##### Exercise data

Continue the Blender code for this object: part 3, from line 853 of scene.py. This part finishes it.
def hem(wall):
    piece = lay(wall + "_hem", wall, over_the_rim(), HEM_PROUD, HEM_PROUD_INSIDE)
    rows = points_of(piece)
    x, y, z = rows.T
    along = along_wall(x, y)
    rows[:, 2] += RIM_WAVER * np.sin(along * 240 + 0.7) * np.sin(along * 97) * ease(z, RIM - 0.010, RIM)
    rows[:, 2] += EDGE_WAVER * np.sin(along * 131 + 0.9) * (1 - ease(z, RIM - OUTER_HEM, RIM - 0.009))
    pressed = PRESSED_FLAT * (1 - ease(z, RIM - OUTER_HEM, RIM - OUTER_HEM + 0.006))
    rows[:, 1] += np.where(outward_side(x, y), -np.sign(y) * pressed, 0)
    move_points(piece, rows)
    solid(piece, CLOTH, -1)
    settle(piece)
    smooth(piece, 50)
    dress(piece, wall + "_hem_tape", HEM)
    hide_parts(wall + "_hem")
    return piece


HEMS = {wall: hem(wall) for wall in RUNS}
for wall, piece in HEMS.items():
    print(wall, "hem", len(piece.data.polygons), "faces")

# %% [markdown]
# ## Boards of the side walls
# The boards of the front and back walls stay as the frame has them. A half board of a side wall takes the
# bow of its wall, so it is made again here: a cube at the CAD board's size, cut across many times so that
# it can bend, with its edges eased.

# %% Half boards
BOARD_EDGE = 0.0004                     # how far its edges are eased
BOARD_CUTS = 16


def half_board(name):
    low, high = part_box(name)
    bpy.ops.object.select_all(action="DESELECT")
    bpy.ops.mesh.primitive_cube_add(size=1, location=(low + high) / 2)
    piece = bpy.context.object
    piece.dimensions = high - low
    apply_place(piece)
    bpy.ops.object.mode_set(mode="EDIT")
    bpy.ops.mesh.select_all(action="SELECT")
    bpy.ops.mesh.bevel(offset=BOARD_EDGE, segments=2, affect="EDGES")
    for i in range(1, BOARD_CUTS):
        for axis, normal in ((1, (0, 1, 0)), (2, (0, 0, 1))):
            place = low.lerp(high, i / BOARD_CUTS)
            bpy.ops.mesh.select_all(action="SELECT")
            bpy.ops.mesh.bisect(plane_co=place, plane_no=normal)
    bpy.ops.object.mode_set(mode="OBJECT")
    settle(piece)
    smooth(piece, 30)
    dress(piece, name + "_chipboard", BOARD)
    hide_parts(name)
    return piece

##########
##### Exercise data

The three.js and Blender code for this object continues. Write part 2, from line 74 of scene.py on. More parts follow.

##########

** Goal of the exercise **
In how many lines of the data does the string "name" appear? Give only the number.

** Answer for the task **
4